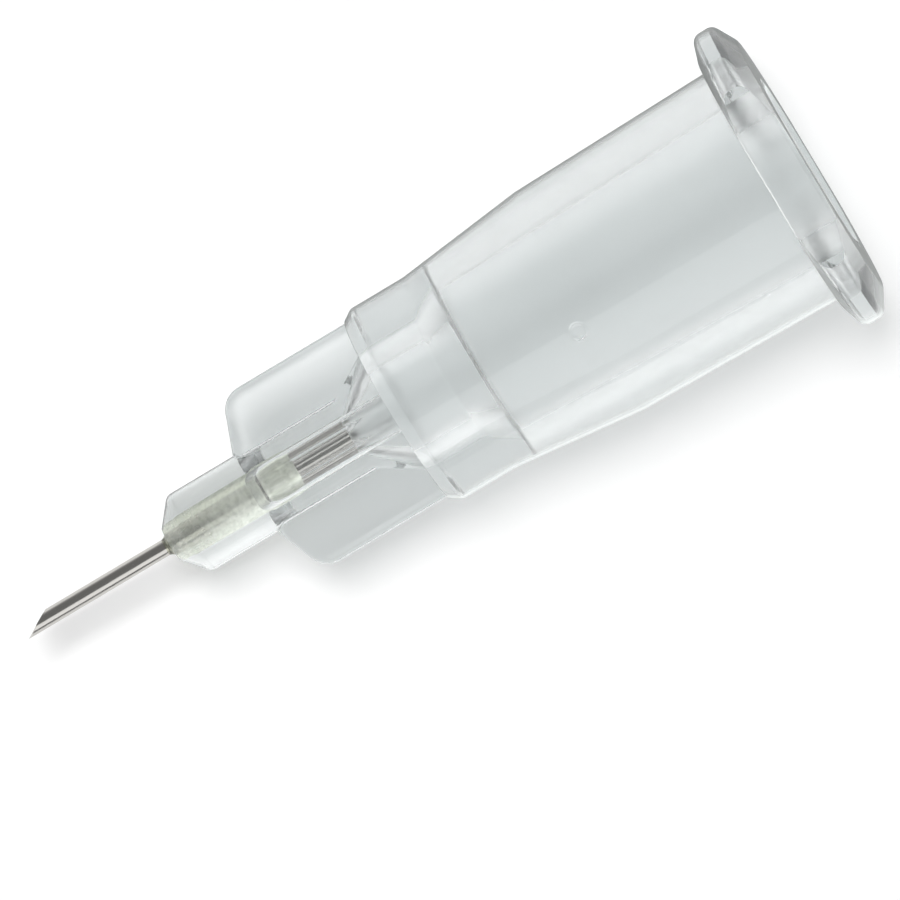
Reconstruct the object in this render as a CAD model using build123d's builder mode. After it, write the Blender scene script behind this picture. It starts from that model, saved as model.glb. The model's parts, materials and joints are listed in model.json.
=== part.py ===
from build123d import *
import os
from math import asin, atan2, cos, degrees, hypot, radians, sin, tan

# A mesotherapy needle lying at rest: a clear moulded hub with a locking flange,
# four fins around its nose, and a short steel cannula bonded into the nose.
# Lengths are in millimetres and angles in degrees. Stations are measured along
# the needle, from the open end face (0) towards the point. In the finished model
# +X runs towards the open end, +Z is up, and the origin lies under the middle of
# the needle, on the surface that it rests on.

# Flange: a disc with a sloping rim, cut by two flats so that two lugs stand out
flange_thickness = 1.05
lug_radius = 3.9
lug_crest_width = 0.52
lug_back_slope_length = 0.33
lug_back_slope_height = 0.6
lug_front_slope_height = 0.6
lug_edge_rounding = 0.25
flat_distance = 3.12
flat_edge_rounding = 0.1

# Barrel, taper and collar
barrel_length = 5.18
barrel_mouth_radius = 3.05
barrel_end_radius = 2.93
taper_length = 3.27
collar_length = 1.4
collar_radius = 2.56
collar_bevel_length = 0.28
collar_front_radius = 2.38

# Core between the fins, and the nose
shoulder_radius = 1.65
shoulder_length = 1.12
core_radius = 1.02
nose_length = 1.82
nose_cone_length = 0.5
nose_end_radius = 0.42
nose_rounding = 0.25

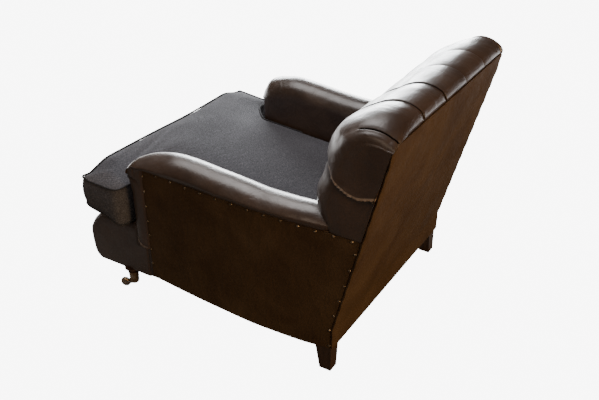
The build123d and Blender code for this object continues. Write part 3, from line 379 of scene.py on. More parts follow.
def makePleatedLeather(name, look, marks):
    material, tree, shader, where = makeLeather(name, look)

    def calc(operation, first, second=0.0):
        return mathNode(tree, operation, first, second)

    def mask(value, ends):
        return between(tree, value, *ends)

    x, y, z = addNode(tree, "SeparateXYZ", {0: where}).outputs
    # painted shade: dark lines along the pleats and the end seam, where the gloss is also taken away
    sideOut = calc("ABSOLUTE", x)
    nearPleat = mask(calc("PINGPONG", sideOut, marks["pitch"]), marks["pleatLine"])
    beforeEnd = calc("SUBTRACT", 1.0, mask(sideOut, marks["pastPleats"]))
    onPleats = calc("MULTIPLY", beforeEnd, mask(z, marks["pleatHeights"]))
    nearSeam = mask(calc("ABSOLUTE", calc("SUBTRACT", sideOut, marks["endSeam"])), marks["seamLine"])
    nearSeam = calc("MULTIPLY", nearSeam, mask(x, marks["pastPleats"]))
    alongSeam = calc("MULTIPLY", mask(y, marks["seamDepths"]), mask(z, marks["seamHeights"]))
    paintedLineShade = calc("ADD", calc("MULTIPLY", nearPleat, onPleats), calc("MULTIPLY", nearSeam, alongSeam))

    reached = calc("DIVIDE", calc("SUBTRACT", y, marks["foldFront"]), marks["foldReach"])
    foldLine = addNode(tree, "FloatCurve", {"Value": reached})
    curve = foldLine.mapping.curves[0]
    curve.points[0].location = marks["foldStartShares"]
    curve.points[1].location = marks["foldEndShares"]
    for reachShare, riseShare in marks["foldShares"]:
        curve.points.new(reachShare, riseShare)
    foldLine.mapping.update()
    foldHeight = calc("ADD", calc("MULTIPLY", foldLine.outputs[0], marks["foldRise"]), marks["foldLow"])
    overFold = calc("SUBTRACT", z, foldHeight)
    onEnds = mask(sideOut, marks["foldSides"])
    # a painted highlight along the fold's edge, and painted shade under the fold
    fromEdge = calc("ABSOLUTE", calc("SUBTRACT", overFold, marks["edgeHeight"]))
    foldHighlight = calc("MULTIPLY", mask(fromEdge, marks["edgeLine"]), onEnds)
    underFold = calc("MULTIPLY", mask(overFold, marks["shadeBelow"]), mask(overFold, marks["shadeTop"]))
    foldShade = calc("MULTIPLY", underFold, onEnds)

    # paint the shade under the fold, the highlight on its edge, then the shade of the pleat and seam lines
    colour = shader.inputs["Base Color"].links[0].from_socket
    colour = blendColour(tree, calc("MULTIPLY", foldShade, marks["shadeStrength"]), colour, marks["thread"])
    colour = blendColour(tree, calc("MULTIPLY", foldHighlight, marks["highlightStrength"]), colour, marks["highlightColour"])
    outsideLineShade = calc("SUBTRACT", 1.0, paintedLineShade)
    setInputs(tree, shader, {
        "Base Color": blendColour(tree, paintedLineShade, colour, marks["thread"]),
        "Specular IOR Level": calc("MULTIPLY", outsideLineShade, look["gloss"]),
        "Coat Weight": calc("MULTIPLY", outsideLineShade, look["coat"])})
    return material


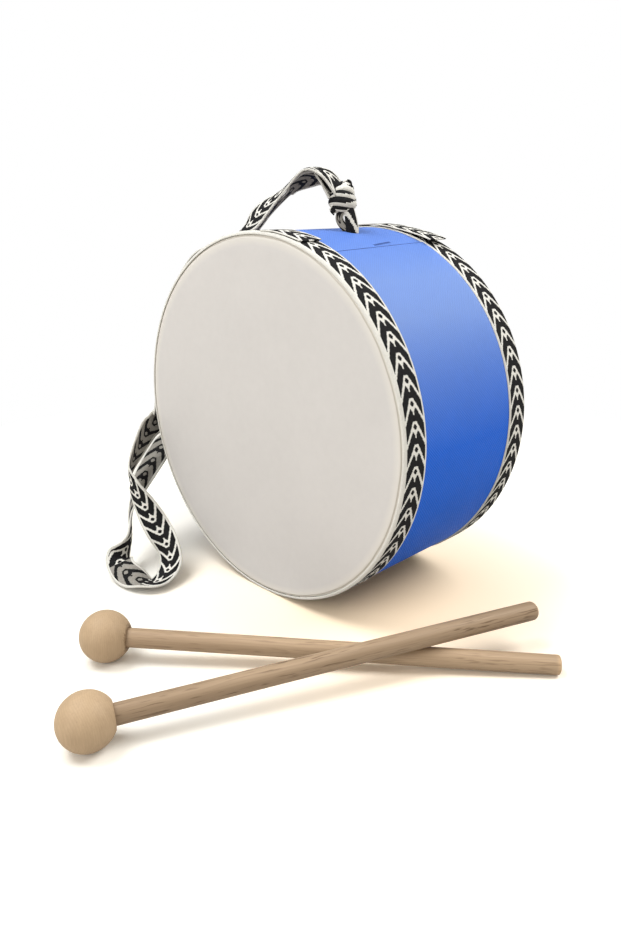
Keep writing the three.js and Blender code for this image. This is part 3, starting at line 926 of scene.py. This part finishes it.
class DRUM_OT_heads(bpy.types.Operator):
    """Make both heads, each a flat skin turned over the rim"""
    bl_idname = "drum.heads"
    bl_label = "Heads"

    def execute(self, context):
        size = sizes()
        edge, sheet, skirt = size.head_edge, size.sheet, 11 * MM
        corner = (HEAD_R - edge, FACE - edge)
        outside = arc(corner, edge, 90, 0, 8)
        inside = arc(corner, edge - sheet, 0, 90, 6)
        hem = [(HEAD_R, FACE - skirt), (HEAD_R - sheet, FACE - skirt)]
        rings = [(HEAD_R * k / 12, FACE) for k in range(12)]
        profile = rings + outside + hem + inside + [(0, FACE - sheet)]
        for node, turn in (("front_head", math.pi / 2), ("rear_head", -math.pi / 2)):
            place = Matrix.Translation(CENTRE) @ Matrix.Rotation(turn, 4, "X")
            head = spun(node + "_skin", profile, 240, [material("drum_skin", skin)], place)
            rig.replaces(head, node)
            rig.ride(head, "drum")
            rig.slot(head, "head")
        return {"FINISHED"}


class DRUM_OT_cover(bpy.types.Operator):
    """Make the blue sheet round the shell, with its seam, slit and strap hole"""
    bl_idname = "drum.cover"
    bl_label = "Cover"

    def execute(self, context):
        start, end = SEAM_ANGLE - 7, SEAM_ANGLE + 360
        lip_h, lip_w = 0.32 * MM, 1.1 * MM  # the slit's edges stand up a little
        fade = 40  # degrees from the seam in which its lean dies away
        bm = bmesh.new()
        bmesh.ops.create_grid(bm, x_segments=440, y_segments=52, size=1)
        for vert in bm.verts:
            vert.co = ((vert.co.x + 1) / 2 * (end - start) + start, vert.co.y * COVER_HALF, 0)
        near = [e for e in bm.edges if self.by_slit((e.verts[0].co + e.verts[1].co) / 2) < 4 * MM]
        bmesh.ops.subdivide_edges(bm, edges=near, cuts=3, use_grid_fill=True)
        lay_weave(bm, lambda loop: (math.radians(loop.vert.co.x) * COVER_R, loop.vert.co.y))
        for vert in bm.verts:
            angle, y = vert.co.x, vert.co.y
            climb = max(0.0, (angle - (end - SEAM_LAP)) / SEAM_LAP)
            lip = lip_h * math.exp(-(self.by_slit(vert.co) / lip_w) ** 2)
            by_seam = max(0, 1 - (angle - start) / fade, 1 - (end - angle) / fade)
            skew = SEAM_SKEW * y * by_seam
            vert.co = around(angle + skew, COVER_R + SEAM_STEP * climb + lip, y)
        cover = new_object("shell_cover_sheet", bm, [material("blue_sheet", blue_sheet)])
        solid = cover.modifiers.new("thickness", "SOLIDIFY")
        solid.thickness = sizes().sheet
        solid.offset = -1
        self.cut(cover)
        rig.replaces(cover, "shell_cover")
        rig.ride(cover, "drum")
        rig.slot(cover, "cover")
        return {"FINISHED"}

    def by_slit(self, spot):
        """Distance to the slit of a spot on the unrolled sheet (degrees, metres)."""
        y = min(max(spot.y, SLIT_Y - SLIT_L / 2), SLIT_Y + SLIT_L / 2)
        middle = SLIT_ANGLE + SLIT_SKEW * (y - SLIT_Y) / SLIT_L
        return math.hypot(math.radians(spot.x - middle) * COVER_R, spot.y - y)

    def cut(self, cover):
        """Opens the slit and the strap's hole."""
        drill, knife = bmesh.new(), bmesh.new()
        at = Matrix.Translation(around(HOLE_ANGLE, COVER_R, HOLE_Y))
        turn = Matrix.Rotation(math.radians(90 - HOLE_ANGLE), 4, "Y")
        bmesh.ops.create_cone(
            drill, cap_ends=True, segments=48, radius1=HOLE_R, radius2=HOLE_R, depth=16 * MM,
            matrix=at @ turn)
        at = Matrix.Translation(around(SLIT_ANGLE, COVER_R, SLIT_Y))
        lean = math.atan(math.radians(SLIT_SKEW) * COVER_R / SLIT_L)
        turn = Matrix.Rotation(-math.radians(SLIT_ANGLE), 4, "Y") @ Matrix.Rotation(lean, 4, "X")
        size = Matrix.Diagonal((6 * MM, SLIT_L, SLIT_W, 1))
        bmesh.ops.create_cube(knife, size=1, matrix=at @ turn @ size)
        cutters = [new_object("hole_cutter", drill), new_object("slit_cutter", knife)]
        for cutter in cutters:
            hole = cover.modifiers.new("hole", "BOOLEAN")
            hole.operation = "DIFFERENCE"
            hole.solver = "EXACT"
            hole.object = cutter
        apply_modifiers(cover)
        for cutter in cutters:
            bpy.data.objects.remove(cutter)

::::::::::

• [Given task]:
Everything from the first line of the data through the line containing "collar_front_radius = 2.38" should be echoed exactly. Add nothing.

• [Answer to the task]:
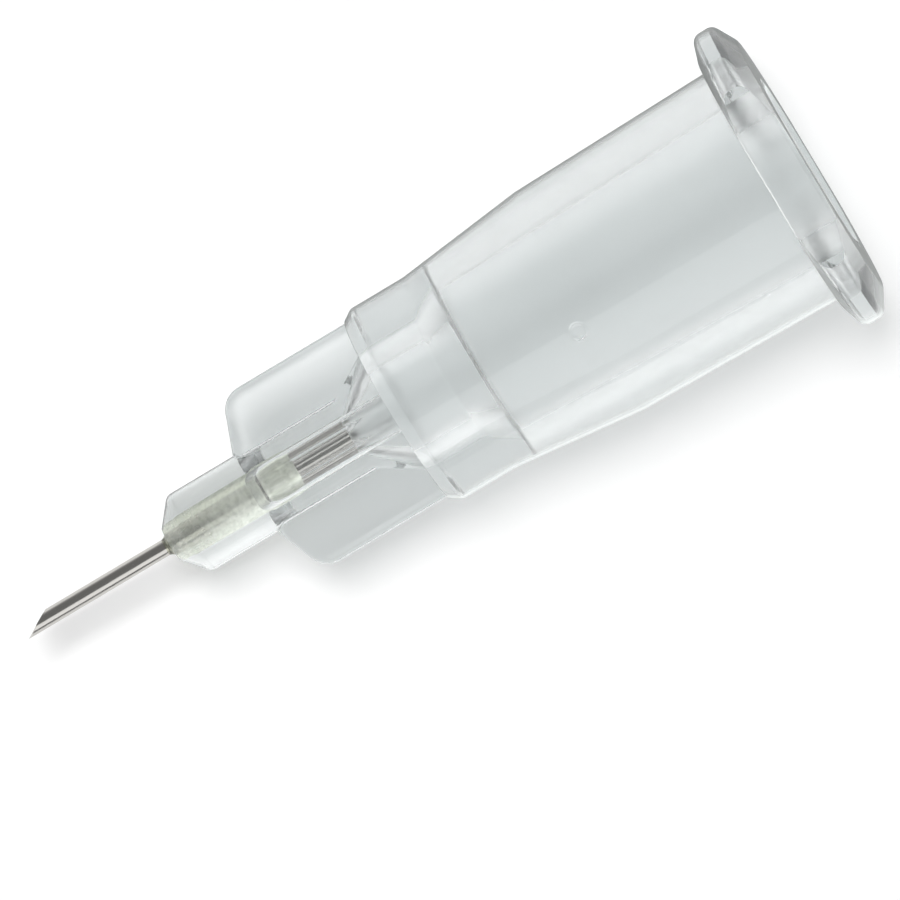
Reconstruct the object in this render as a CAD model using build123d's builder mode. After it, write the Blender scene script behind this picture. It starts from that model, saved as model.glb. The model's parts, materials and joints are listed in model.json.
=== part.py ===
from build123d import *
import os
from math import asin, atan2, cos, degrees, hypot, radians, sin, tan

# A mesotherapy needle lying at rest: a clear moulded hub with a locking flange,
# four fins around its nose, and a short steel cannula bonded into the nose.
# Lengths are in millimetres and angles in degrees. Stations are measured along
# the needle, from the open end face (0) towards the point. In the finished model
# +X runs towards the open end, +Z is up, and the origin lies under the middle of
# the needle, on the surface that it rests on.

# Flange: a disc with a sloping rim, cut by two flats so that two lugs stand out
flange_thickness = 1.05
lug_radius = 3.9
lug_crest_width = 0.52
lug_back_slope_length = 0.33
lug_back_slope_height = 0.6
lug_front_slope_height = 0.6
lug_edge_rounding = 0.25
flat_distance = 3.12
flat_edge_rounding = 0.1

# Barrel, taper and collar
barrel_length = 5.18
barrel_mouth_radius = 3.05
barrel_end_radius = 2.93
taper_length = 3.27
collar_length = 1.4
collar_radius = 2.56
collar_bevel_length = 0.28
collar_front_radius = 2.38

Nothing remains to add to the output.